鈴木選手はパーオン率が松田選手に比べて約6%も劣る中、賞金ランキング3位につけているあたりさすがと言える。この2人のスタッツだけ見てどちらのスタッツが賞金ランキング3位か? と問われた場合、松田選手のスタッツのほうと私は答えるだろう。

画像: 賞金ランクは21位だが、活躍をポイント化したメルセデスランキングは9位。スタッツ的にも素晴らしいものがある松田鈴英(撮影/姉崎正)

賞金ランクは21位だが、活躍をポイント化したメルセデスランキングは9位。スタッツ的にも素晴らしいものがある松田鈴英(撮影/姉崎正)

では、この大きな差はどこからきているのか? さらにスタッツを見ていくとはっきりとした差がでている箇所があった。それはファイナルラウンドの平均ストロークだ。もっとも賞金を意識してしまう、緊張感がマックスを迎える中でのラウンドなのだが、鈴木選手が70.81に対して松田選手は71.45で、4日間トーナメントにおける最終日のスコア平均は鈴木選手が71.33に対して松田選手は73.2と約2打も違う。
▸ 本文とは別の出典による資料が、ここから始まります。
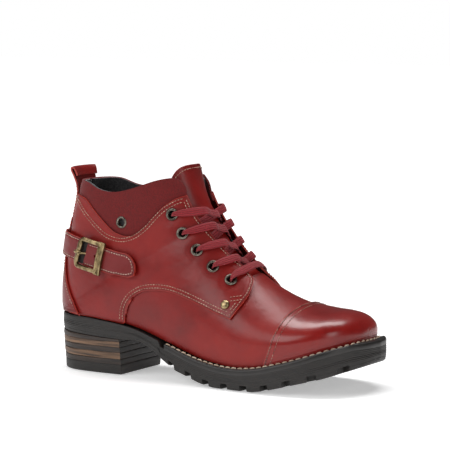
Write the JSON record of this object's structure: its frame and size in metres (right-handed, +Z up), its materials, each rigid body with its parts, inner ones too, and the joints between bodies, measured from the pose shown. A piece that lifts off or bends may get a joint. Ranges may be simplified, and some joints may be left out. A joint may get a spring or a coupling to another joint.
{
  "type": "heeled lace-up ankle boot",
  "caption": "Right-foot ankle boot in red leather with a suede collar, laced front, buckled heel strap, stacked block heel, lugged rubber sole and a zip on the inner side.",
  "frame": {"origin": "on the ground, at the middle of the boot in plan", "axes": "+X to the toe, +Z up, -Y to the outer (lateral) side of a right foot"},
  "size_m": [0.2736, 0.0978, 0.1635],
  "materials": {
    "red_leather": "semi-gloss full grain, red",
    "red_suede": "matte suede, dark red",
    "lining": "short fleece, black",
    "rubber": "matte, very dark brown",
    "stack_tan": "stacked, grained, tan",
    "stack_dark": "stacked, grained, dark brown",
    "antique_brass": "antique, brushed",
    "gunmetal": "antique gunmetal",
    "lace_red": "ribbed flat weave, crimson",
    "steel": "plain",
    "board": "fibre board",
    "foam": "covered foam, black",
    "tape": "woven tape, black"
  },
  "bodies": {
    "boot": {"outsole": "rubber", "welt": "rubber", "heel_top_piece": "rubber", "heel_lift_1": "stack_dark", "heel_lift_3": "stack_dark", "heel_wedge": "stack_dark", "heel_lift_2": "stack_tan", "heel_lift_4": "stack_tan", "heel_nail_1": "steel", "heel_nail_2": "steel", "heel_nail_3": "steel", "heel_nail_4": "steel", "shank": "steel", "insole_board": "board", "toe_puff": "board", "heel_counter": "board", "footbed": "foam", "forefoot_filler": "foam", "vamp": "red_leather", "toe_cap": "red_leather", "quarter_lateral": "red_leather", "quarter_medial": "red_leather", "back_strip": "red_leather", "pull_tab": "red_leather", "heel_strap": "red_leather", "buckle_chape": "red_leather", "tongue": "red_leather", "facing_lining_lateral": "lining", "facing_lining_medial": "lining", "quarter_lining_lateral": "lining", "quarter_lining_medial": "lining", "vamp_lining": "lining", "eyelet_lateral_1": "gunmetal", "eyelet_lateral_2": "gunmetal", "eyelet_lateral_3": "gunmetal", "eyelet_lateral_4": "gunmetal", "eyelet_lateral_5": "gunmetal", "eyelet_medial_1": "gunmetal", "eyelet_medial_2": "gunmetal", "eyelet_medial_3": "gunmetal", "eyelet_medial_4": "gunmetal", "eyelet_medial_5": "gunmetal", "vent_eyelet": "gunmetal", "zip_teeth_front": "gunmetal", "zip_teeth_rear": "gunmetal", "zip_bottom_stop": "gunmetal", "rivet_lateral": "antique_brass", "rivet_medial": "antique_brass", "buckle_frame": "antique_brass", "collar_lateral": "red_suede", "collar_medial_rear": "red_suede", "collar_medial_front": "red_suede", "lace": "lace_red", "zip_tape_front": "tape", "zip_tape_rear": "tape"},
    "zip_slider_body": {"zip_slider": "gunmetal"},
    "zip_pull_body": {"zip_pull": "gunmetal"},
    "buckle_pin_body": {"buckle_pin": "antique_brass"},
    "tongue_top_body": {"tongue_top": "red_leather"}
  },
  "joints": [
    {"name": "zip_run", "type": "slide", "parent": "boot", "child": "zip_slider_body", "axis": [0, 0.021, -0.9998], "range_m": [0, 0.064]},
    {"name": "zip_pull_swing", "type": "hinge", "parent": "zip_slider_body", "child": "zip_pull_body", "pos_m": [-0.07113, 0.03485, 0.13542], "axis": [0.9992, 0.0389, 0.0008], "range_deg": [0, 140]},
    {"name": "buckle_pin_lift", "type": "hinge", "parent": "boot", "child": "buckle_pin_body", "pos_m": [-0.09837, -0.03172, 0.09266], "axis": [0.2756, 0.0052, 0.9612], "range_deg": [0, 8]},
    {"name": "tongue_bend", "type": "hinge", "parent": "boot", "child": "tongue_top_body", "pos_m": [-0.01575, 0, 0.14476], "axis": [0, 1, 0], "range_deg": [0, 14], "stiffness_Nm_per_rad": 0.05}
  ]
}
4日間トーナメントは賞金も多くそこでのパフォーマンスは大きな比重を占める。スタッツも示すように鈴木選手は13試合で3度も優勝しているのだ。一方で松田選手は何度か来た優勝のチャンスを逃してきている。それらの差がこの結果につながっていると言えるだろう。

松田選手のメンタルの弱さと思われる人もいるかもしれないが、私はそうは思わない。最終日の平均スコアが多少悪いのはごく普通の現象である。鈴木選手のほうをほめたたえるべきだ。とにかく勝負強い。それは勝つということに慣れていて、勝つことは挑戦ではなく、ごく当たり前にそこにあるものだと、これまでの経験からそう思えているからだと言えるだろう。それは経験であり、技術でもある。

画像: 最終日に強さを見せる鈴木愛。後半戦はさらなる活躍が期待できる!?(撮影/姉崎正)

最終日に強さを見せる鈴木愛。後半戦はさらなる活躍が期待できる!?(撮影/姉崎正)

タイガーウッズの最終日のスコアはずば抜けていいわけではない。しかし、勝つために必要なことを知っていて、それはメンタルではなくむしろ技術だ。全世界に与えた感動のマスターズ優勝でのタイガー・ウッズのコメントは本当に印象的なものだった。

「ミスすべき場所にミスし続けた。そのための準備を6か月前からしてきた。そしてそれができた」これは果たしてメンタルなのか? メンタルがまったく関係ないとは言わないが、技術、準備、つまりマネージメントの比重のほうがはるかに大きいだろう。

メンタルを強くするという考えではなく、技術、準備を整え、成功率の高まるマネージメントをしていくということが、周りからは強いメンタルであると映るものだと私は思う。

鈴木選手はその準備が他の選手よりもできている、ということだろう。67.88%は71%近くのパーオン率を2年続けている鈴木選手としては物足りない。アイアンの調子が本調子に戻りパーオン率を70%台に乗せてきたら更に強い鈴木選手が後半は見られるのではないだろうか。